The Department of Justice’s 102-page report is a rich source of damning facts about the Ferguson criminal justice system. But tucked halfway in and passed over quickly is a truly revelatory set of figures: the arrest warrant data for the Ferguson Municipal Court.
It turns out that nearly everyone in the city is wanted for something. Even internal police department communications found the number of arrest warrants to be “staggering”. By December of 2014, “over 16,000 people had outstanding arrest warrants that had been issued by the court.” The report makes clear that this refers to individual people, rather than cases (i.e. people with many cases are not being counted multiple times). However, if we do look at the number of cases, the portrait is even starker. In 2013, 32,975 offenses had associated warrants, so that there were 1.5 offenses for every city resident.
That means that the city of Ferguson quite literally has more crimes than people.
To give some context as to how truly extreme this is, a comparison may be useful. In 2014, the Boston Municipal Court System, for a city of 645,000 people, issued about 2,300 criminal warrants. The Ferguson Municipal Court issued 9,000, for a population 1/30th the size of Boston’s.
This complete penetration of policing into everyday life establishes a world of unceasing terror and violence. When everyone is a criminal by default, police are handed an extraordinary amount of discretionary power. “Discretion” may sound like an innocuous or even positive policy, but its effect is to make every single person’s freedom dependent on the mercy of individual officers. There are no more laws, there are only police. The “rule of law,” by which people are supposed to be treated equally according to a consistent set of principles, becomes the “rule of personal whim.”
And this is precisely what occurs in Ferguson. As others have noted, the Ferguson courts appear to work as an orchestrated racket to extract money from the poor. The thousands upon thousands of warrants that are issued, according to the DOJ, are “not to protect public safety but rather to facilitate fine collection.” Residents are routinely charged with minor administrative infractions.

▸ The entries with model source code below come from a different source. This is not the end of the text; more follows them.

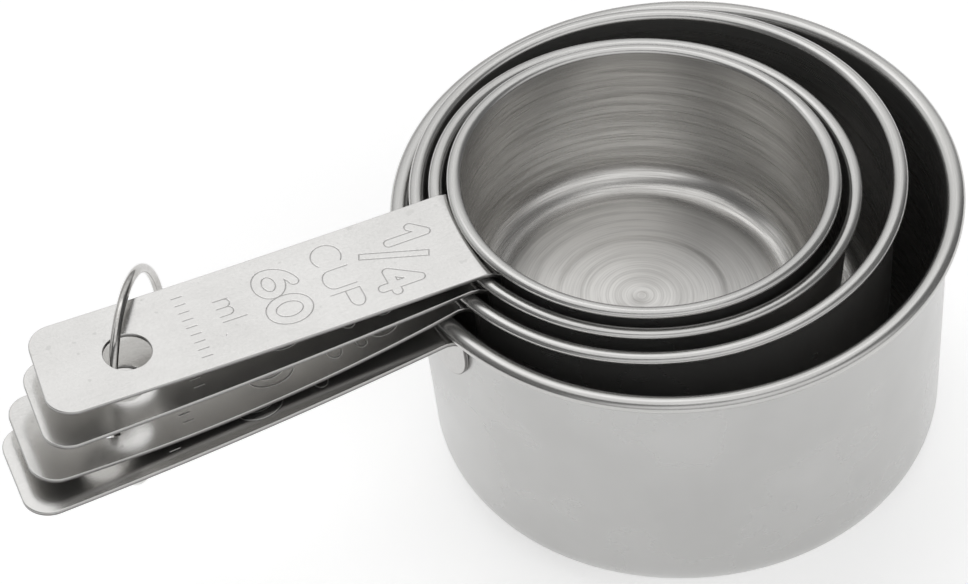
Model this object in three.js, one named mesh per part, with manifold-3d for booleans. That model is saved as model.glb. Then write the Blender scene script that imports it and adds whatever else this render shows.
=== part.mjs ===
// A nested set of four stainless steel measuring cups held on one wire ring.
// Millimetres, +Z up. The origin is the centre of the largest cup's underside, and
// the handles point along -X. Each cup is a spun bowl with a rolled rim and a strap
// handle spot-welded under that rim. The handle of a smaller cup passes over the
// rolled rims of the larger ones, so the smaller bowls hang in the nest.
import * as THREE from "three";
import { mergeVertices } from "three/addons/utils/BufferGeometryUtils.js";
import Module from "manifold-3d";

const wasm = await Module();
wasm.setup();

// Sheet, clearances and facets
const BOWL_SHEET = 0.6;
const WELD_GAP = 0.3; // keeps the welded tab and its bowl as two closed solids
const ROUND_SEGMENTS = 48;
const CORNER_STEPS = 4;
const BEAD_STEPS = 7;
const DEG = Math.PI / 180;

// The four cups, largest first. rimRadius is the rolled rim's outer radius, bead the
// rim roll's half height, depth the distance from the roll's centre plane to the
// underside. at is the rim centre, turn the handle's angle from -X about +Z, and
// lift the angle by which the handle side stands higher than the far side. reach is
// the handle's length from the rim's outer edge, slope how fast it falls away there, and
// bow its upward bend: it rises by bow times the square of the distance from that edge.
const ONE_CUP_DEPTH = 47.45;
const CUPS = [
  {
    name: "one_cup",
    rimRadius: 44.5,
    bead: 1.1,
    depth: ONE_CUP_DEPTH,
    corner: 7.6,
    at: [0, 0, ONE_CUP_DEPTH],
    turn: 0,
    lift: 0,
    reach: 68.0,
    slope: 0.105,
    bow: 0.0008,
  },
  {
    name: "half_cup",
    rimRadius: 38.6,
    bead: 0.8,
    depth: 31.05,
    corner: 7.0,
    at: [-2.1, 2.1, 50.85],
    turn: -0.6,
    lift: 0,
    reach: 69.1,
    slope: 0.21,
    bow: 0.0022,
  },
  {
    name: "third_cup",
    rimRadius: 33.5,
    bead: 0.7,
    depth: 27.9,
    corner: 6.4,
    at: [-4.39, 1.86, 51.5],
    turn: -1.25,
    lift: 3.6,
    reach: 68.5,
    slope: 0.1325,
    bow: 0.00059,
  },
  {
    name: "quarter_cup",
    rimRadius: 30.4,
    bead: 0.7,
    depth: 25.85,
    corner: 6.0,
    at: [-5.04, 0.76, 54.35],
    turn: -3.2,
    lift: 3.4,
    reach: 69.15,
    slope: 0.083,
    bow: 0.00035,
  },
];
const WALL_TAPER = 0.06; // radius lost per millimetre of depth
const WALL_CLEAR = 0.16; // between the wall's outer face and the inside of the rim roll
const ROLL_SHOULDER = 0.8; // height of the roll's inner shoulder, in roll half heights
const SHOULDER_WIDTH = 0.35; // and its distance out from the wall's inner face

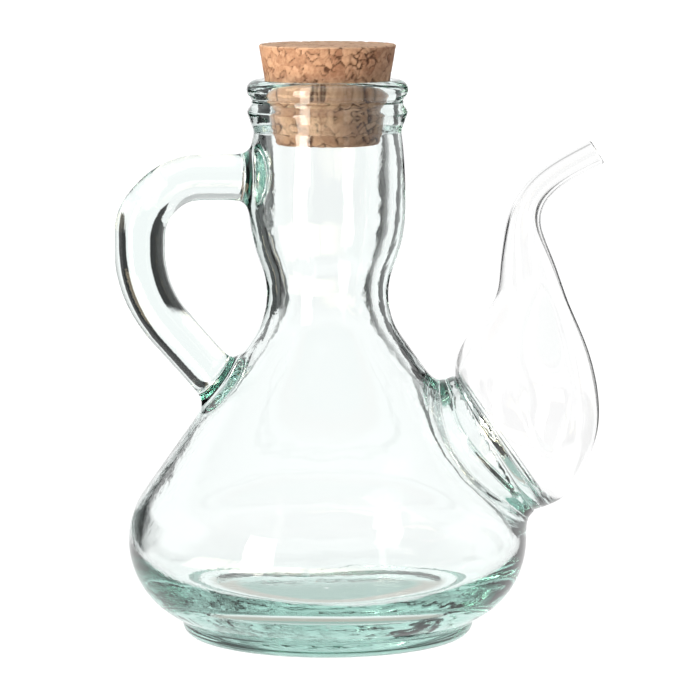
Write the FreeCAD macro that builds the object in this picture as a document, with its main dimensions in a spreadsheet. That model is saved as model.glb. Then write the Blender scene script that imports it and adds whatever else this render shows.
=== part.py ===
import FreeCAD, Part

import math
import os

import Sketcher
from FreeCAD import Placement, Rotation, Vector

# Hand-blown glass oil bottle with a loop handle, a clear glass spout and a tapered cork.
# Millimetres. The origin is on the bottle's axis in the plane that the foot stands on,
# +Z is up, +X points to the spout and -X to the handle.

SIZES = [
    # alias, value, meaning
    ("wall", 3.9, "glass thickness of neck, shoulder and belly"),
    ("foot_round", 4.2, "radius of the rounded foot ring"),
    ("foot_centre", 39.0, "axis to the middle of the foot ring"),
    ("foot_flat", 3.0, "width of the flat ring that the foot stands on"),
    ("base_rise", 2.5, "how far the underside rises in the middle"),
    ("base_thick", 6.0, "glass thickness of the base at the axis"),
    ("belly_centre", 34.0, "axis to the centre of the belly's arc"),
    ("belly_height", 28.5, "height of the belly's arc centre"),
    ("belly_round", 25.0, "radius of the belly's arc"),
    ("waist_radius", 17.9, "outer radius of the waist under the neck"),
    ("waist_height", 101.5, "height of the waist"),
    ("waist_round", 21.8, "radius of the waist's hollow arc"),
    ("bulge_radius", 23.1, "outer radius of the neck's bulge"),
    ("bulge_height", 127.0, "height of the neck's bulge"),
    ("neck_radius", 21.6, "outer radius of the neck under the lip"),
    ("neck_height", 149.5, "height where the neck meets the lower lip ring"),
    ("collar_radius", 23.7, "outer radius of the lower lip ring's edge"),
    ("collar_height", 155.2, "height of the lower lip ring's edge"),
    ("hollow_radius", 22.3, "radius of the hollow between the lip rings"),
    ("hollow_height", 157.2, "height of the bottom of that hollow"),
    ("lip_round", 2.9, "radius of the rounded upper lip ring"),
    ("lip_radius", 23.8, "outer radius of the upper lip ring"),
    ("lip_height", 164.5, "height of the mouth"),
    ("mouth_round", 0.8, "rounding of the mouth's inner edge"),
    ("edge_round", 0.5, "rounding of the lower lip ring's edge"),
    ("throat_height", 156.1, "height of the bottom of the cork's seat"),
    ("bore_radius", 17.9, "inner radius of the neck under the cork's seat"),
    ("bore_height", 148.0, "height where the bore starts to narrow to that seat"),
    ("cork_top_radius", 20.2, "radius of the cork's top face"),
    ("cork_low_radius", 15.03, "radius of the cork's bottom face"),
    ("cork_top", 175.0, "height of the cork's top face"),
    ("cork_low", 144.0, "height of the cork's bottom face"),
    ("cork_round", 0.9, "rounding of the cork's rims"),
    ("handle_thick", 14.2, "diameter of the handle's glass rod"),
    ("handle_height", 136.0, "height of the handle's upper run"),
    ("handle_root", 19.5, "axis to the upper end of the rod"),
    ("handle_reach", 55.4, "axis to the rod's upright run"),
    ("handle_bend", 18.0, "radius of the handle's upper bend"),
    ("handle_sweep", 35.0, "radius of the handle's lower bend"),
    ("handle_drop", 115.0, "height where the lower bend starts"),
    ("handle_slope", 48.4, "slope of the lower run below level, degrees"),
    ("handle_run", 29.0, "length of the lower run"),
    ("handle_blend", 3.0, "rounding where the rod melts into the bottle"),
    ("port_x", 49.3, "axis to the middle of the spout's collar"),
    ("port_z", 57.1, "height of the middle of the spout's collar"),
    ("port_tilt", 30.5, "slope of the spout's collar axis, degrees"),
    ("port_radius", 23.3, "outer radius of the spout's collar"),
    ("port_depth", 15.0, "length of the collar, mostly sunk in the shoulder"),
    ("port_hole", 18.5, "radius of the hole through the collar"),
    ("port_reach", 30.0, "depth of that hole, into the hollow of the bottle"),
    ("port_blend", 3.5, "rounding where the collar melts into the shoulder"),
    ("spout_wall", 0.9, "glass thickness of the spout"),
    ("overrun", 1.0, "how far a cut starts outside the glass"),
]

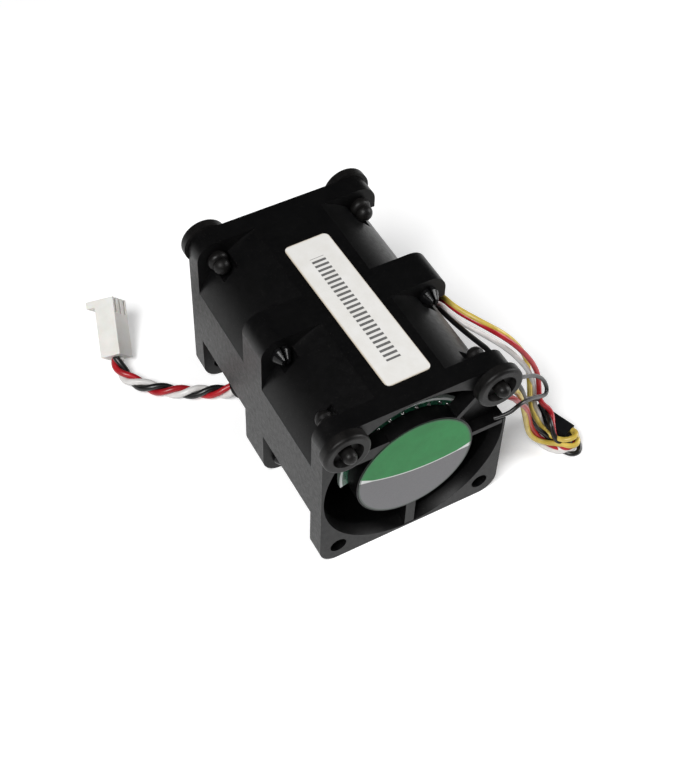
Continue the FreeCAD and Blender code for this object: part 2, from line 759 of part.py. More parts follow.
def retaining_ring(name, station, thickness, neck):
    """An open ring that clips into the groove of the shaft."""
    at = (0, station, AXIS_HEIGHT)
    reach = size("clip_radius")
    outer = drum(name + "_clip_outside", reach, thickness, at)
    hole = drum(name + "_clip_hole", neck, thickness, at)
    mouth = doc.addObject("Part::Box", name + "_clip_mouth")
    mouth.Length = size("clip_mouth")
    mouth.Width = thickness
    mouth.Height = 2 * reach
    corner = Vector(-size("clip_mouth") / 2, station, AXIS_HEIGHT - 2 * reach)
    mouth.Placement = Placement(corner, Rotation())
    return cut(name + "_clip_open", outer, fuse(name + "_clip_gaps", [hole, mouth]))


def preload_spring(name, station):
    """A three-turn spring between the shoulder of the tube and the rear bearing."""
    wire = size("spring_wire")
    room = size("spring_room") - 4 * wire
    helix = doc.addObject("Part::Helix", name + "_spring_path")
    helix.Radius = size("shaft_radius") + size("spring_clearance")
    helix.Pitch = room / 3
    helix.Height = room
    helix.Placement = Placement(Vector(), Rotation())
    doc.recompute()
    path = Part.Wire(helix.Shape.Edges)
    first = path.Edges[0]
    begin = first.valueAt(first.FirstParameter)
    heading = first.tangentAt(first.FirstParameter)
    profile = Part.Wire(Part.makeCircle(wire, begin, heading))
    spring = path.makePipeShell([profile], True, True)
    stand = Placement(Vector(0, station + 2 * wire, AXIS_HEIGHT), Rotation(Vector(1, 0, 0), -90))
    coded(name + "_preload_spring", spring, stand)


# ---------------------------------------------------------------- rotors


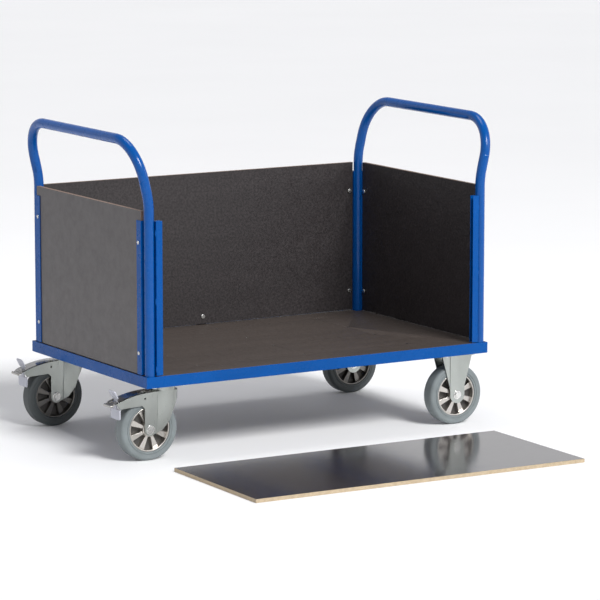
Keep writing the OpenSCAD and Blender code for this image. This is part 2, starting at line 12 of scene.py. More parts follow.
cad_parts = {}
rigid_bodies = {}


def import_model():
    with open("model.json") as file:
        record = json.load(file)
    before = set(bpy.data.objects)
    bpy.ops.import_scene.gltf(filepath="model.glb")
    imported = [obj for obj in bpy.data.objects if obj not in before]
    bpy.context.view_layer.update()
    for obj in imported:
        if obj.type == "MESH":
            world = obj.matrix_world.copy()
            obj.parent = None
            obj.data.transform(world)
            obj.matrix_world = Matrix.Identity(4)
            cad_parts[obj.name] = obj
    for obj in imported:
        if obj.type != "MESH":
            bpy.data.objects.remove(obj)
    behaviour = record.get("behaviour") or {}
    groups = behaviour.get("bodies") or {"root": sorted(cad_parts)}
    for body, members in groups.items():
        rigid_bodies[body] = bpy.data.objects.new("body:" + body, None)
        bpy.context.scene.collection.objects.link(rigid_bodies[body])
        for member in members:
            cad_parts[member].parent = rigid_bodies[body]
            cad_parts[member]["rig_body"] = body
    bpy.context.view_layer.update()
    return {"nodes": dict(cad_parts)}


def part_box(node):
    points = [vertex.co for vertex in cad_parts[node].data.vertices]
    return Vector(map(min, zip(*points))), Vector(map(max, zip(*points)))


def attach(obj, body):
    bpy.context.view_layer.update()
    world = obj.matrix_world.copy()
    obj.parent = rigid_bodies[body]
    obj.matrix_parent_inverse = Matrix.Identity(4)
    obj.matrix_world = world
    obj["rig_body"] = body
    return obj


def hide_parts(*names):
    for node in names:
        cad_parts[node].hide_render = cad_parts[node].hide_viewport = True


bl_info = {
    "name": "Platform Trolley",
    "version": (1, 0, 0),
    "blender": (4, 5, 0),
    "location": "View3D > Sidebar > Trolley",
    "description": "Dresses a packed platform trolley with detailed pieces and finishes",
    "category": "Object",
}

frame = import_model()
FLOOR_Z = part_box("front_board")[0].z

CASTORS = ("left_front", "left_rear", "right_front", "right_rear")
SWIVELS = ("left_front", "left_rear")
RAILS = ("rail_front", "rail_rear", "rail_left", "rail_right")

# Radii along the edges of the pieces
BOARD_EDGE = 0.0006
FASTENER_EDGE = 0.0006
BOLT_HEAD_EDGE = 0.0022
BEARING_EDGE = 0.0005
FORK_EDGE = 0.0012
LEVER_EDGE = 0.0008
SHOE_EDGE = 0.001
PEDAL_EDGE = 0.0014
RIB_EDGE = 0.0005
RIM_EDGE = 0.0007


# ---------- settings ----------


class TrolleyPaint(bpy.types.PropertyGroup):
    """Colours of the trolley's finishes"""

    blue: FloatVectorProperty(
        name="Frame blue", description="Powder coat on frame, hoops and angles",
        subtype="COLOR", size=3, min=0, max=1, default=(0.0, 0.072, 0.30),
    )
    film: FloatVectorProperty(
        name="Film", description="Phenolic film on the boards' faces",
        subtype="COLOR", size=3, min=0, max=1, default=(0.040, 0.033, 0.034),
    )
    deck: FloatVectorProperty(
        name="Deck film", description="Rough film on the deck's top",
        subtype="COLOR", size=3, min=0, max=1, default=(0.072, 0.056, 0.048),
    )
    ply: FloatVectorProperty(
        name="Plywood edge", description="Light plies at the boards' cut edges",
        subtype="COLOR", size=3, min=0, max=1, default=(0.66, 0.53, 0.36),
    )
    sealed: FloatVectorProperty(
        name="Sealed edge", description="Stained edges of the fixed boards",
        subtype="COLOR", size=3, min=0, max=1, default=(0.30, 0.20, 0.15),
    )
    zinc: FloatVectorProperty(
        name="Zinc", description="Plating on forks, bolts and nuts",
        subtype="COLOR", size=3, min=0, max=1, default=(0.46, 0.485, 0.46),
    )
    tyre: FloatVectorProperty(
        name="Tyre", description="Grey rubber of the tyres",
        subtype="COLOR", size=3, min=0, max=1, default=(0.175, 0.20, 0.205),
    )
    rim: FloatVectorProperty(
        name="Rim", description="Cast aluminium of the wheels",
        subtype="COLOR", size=3, min=0, max=1, default=(0.66, 0.63, 0.59),
    )
    pedal: FloatVectorProperty(
        name="Pedal", description="Light grey paint of the brake pedals",
        subtype="COLOR", size=3, min=0, max=1, default=(0.47, 0.48, 0.54),
    )


class TrolleySizes(bpy.types.PropertyGroup):
    """Sizes of the details that the looks add"""

    edge: FloatProperty(
        name="Edge rounding", description="Radius along the steel's edges",
        unit="LENGTH", min=0.0002, max=0.003, default=0.0008,
    )
    spokes: IntProperty(
        name="Spokes", description="Spokes of each wheel", min=5, max=16, default=8,
    )
    rib_pitch: FloatProperty(
        name="Rib pitch", description="Distance between the ribs on a brake lever",
        unit="LENGTH", min=0.003, max=0.012, default=0.006,
    )
    # Painted shade: this factor darkens the rear wheels' tyre and rim colours to stand in for the deck's
    # shadow on them
    rear_painted_shade: FloatProperty(
        name="Rear wheel painted shade", description="Brightness of the rear wheels against the front ones",
        subtype="FACTOR", min=0.1, max=1.0, default=0.32,
    )
    groove: FloatProperty(
        name="Tyre groove", description="Depth of the groove line on a tyre's side",
        unit="LENGTH", min=0.0003, max=0.002, default=0.0015,
    )


def paint():
    """The trolley's colours"""
    return bpy.context.scene.trolley_paint


def sizes():
    """The trolley's detail sizes"""
    return bpy.context.scene.trolley_sizes


# ---------- finishes ----------


def new_material(name):
    """An empty node material: (material, nodes, links, principled shader, object coordinates)"""
    mat = bpy.data.materials.new(name)
    mat.use_nodes = True
    nodes, links = mat.node_tree.nodes, mat.node_tree.links
    shader = nodes["Principled BSDF"]
    coord = nodes.new("ShaderNodeTexCoord")
    return mat, nodes, links, shader, coord.outputs["Object"]


def noise(nodes, links, vector, scale, detail=4.0, rough=0.55, stretch=None):
    """Noise value on the given coordinates, optionally stretched along an axis"""
    if stretch is not None:
        mapping = nodes.new("ShaderNodeMapping")
        mapping.inputs["Scale"].default_value = stretch
        links.new(vector, mapping.inputs["Vector"])
        vector = mapping.outputs["Vector"]
    tex = nodes.new("ShaderNodeTexNoise")
    tex.inputs["Scale"].default_value = scale
    tex.inputs["Detail"].default_value = detail
    tex.inputs["Roughness"].default_value = rough
    links.new(vector, tex.inputs["Vector"])
    return tex.outputs["Fac"]


def ramp(nodes, links, value, stops):
    """Colour ramp over a value; stops are (position, colour)"""
    node = nodes.new("ShaderNodeValToRGB")
    elements = node.color_ramp.elements
    while len(elements) < len(stops):
        elements.new(0.5)
    for element, (pos, colour) in zip(elements, stops):
        element.position = pos
        element.color = (*colour, 1.0)
    links.new(value, node.inputs["Fac"])
    return node.outputs["Color"]


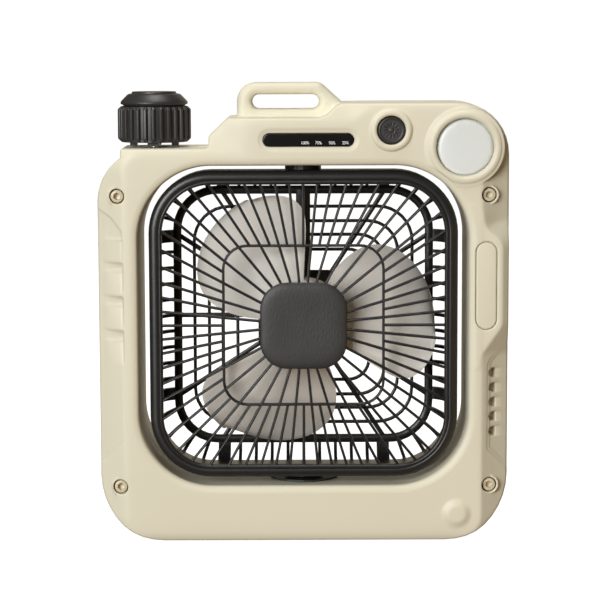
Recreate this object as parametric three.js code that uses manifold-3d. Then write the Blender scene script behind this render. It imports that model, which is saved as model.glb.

Most of the arrest warrants stem from traffic violations, but nearly every conceivable human behavior is criminalized. An offense can be found anywhere, including citations for “Manner of Walking in Roadway,” “High Grass and Weeds,” and 14 kinds of parking violation. The dystopian absurdity reaches its apotheosis in the deliciously Orwellian transgression “failure to obey.” (Obey what? Simply to obey.) In fact, even if one does obey to the letter, solutions can be found. After Henry Davis was brutally beaten by four Ferguson officers, he found himself charged with “destruction of official property” for bleeding on their uniforms.
None of this is even to mention the blinding levels of racism, which remain the central fact of police interactions in Ferguson and nationwide. The overwhelming force of this violent and exploitative policing system is directed at the African American population. In 2013, 92 percent of Ferguson’s arrest warrants were issued against African Americans, and black Fergusonians were 68 percent less likely than others to have their court cases dismissed. The racism is so blatant and comprehensive that the DOJ concluded that “Ferguson law enforcement practices are directly shaped and perpetuated by racial bias.” Considering the qualified and colorless language typically deployed in government documents, this is an astonishingly forceful statement.
Ferguson’s racism has been central to the media coverage of the release of the DOJ report. But in a certain way, by focusing entirely on disparate racial impacts without examining the sheer scale of the brutal state juggernaut, one misses crucial facts. MSNBC listed as the DOJ’s number one “most shocking” finding the fact that “at least one municipal employee thought electing a black president was laughable.” But the existence of racist views in the department is not the most shocking fact, not by a country mile. Rather, endemic racism in policing comes standard. However, that racism occurs in the wider context of an ever-enlarging interlocking system of administrative bureaucracy and police violence.
The other pitfall in analyzing the Ferguson report is to see it as being about Ferguson. There are 19,492 municipal governments in America, and the chances that Ferguson happens to be the worst are extremely slim. In fact, there is strong evidence that in the world of better funded, more militarized, more technologically advanced police departments, Ferguson is simply a high-profile case study. While the Ferguson nightmare may dwarf the problems in cities like Boston, American policing is so out-of-control that Ferguson-style practices can occur on at least some level in almost every department.
It’s hard to believe, but the Ferguson police department’s massive deliberate racism only represents one of its problems. The DOJ report shows not just a racist criminal justice system, but one in which the very act of being alive has been made a crime, and in which nearly every resident is wanted by the law at every moment of every day.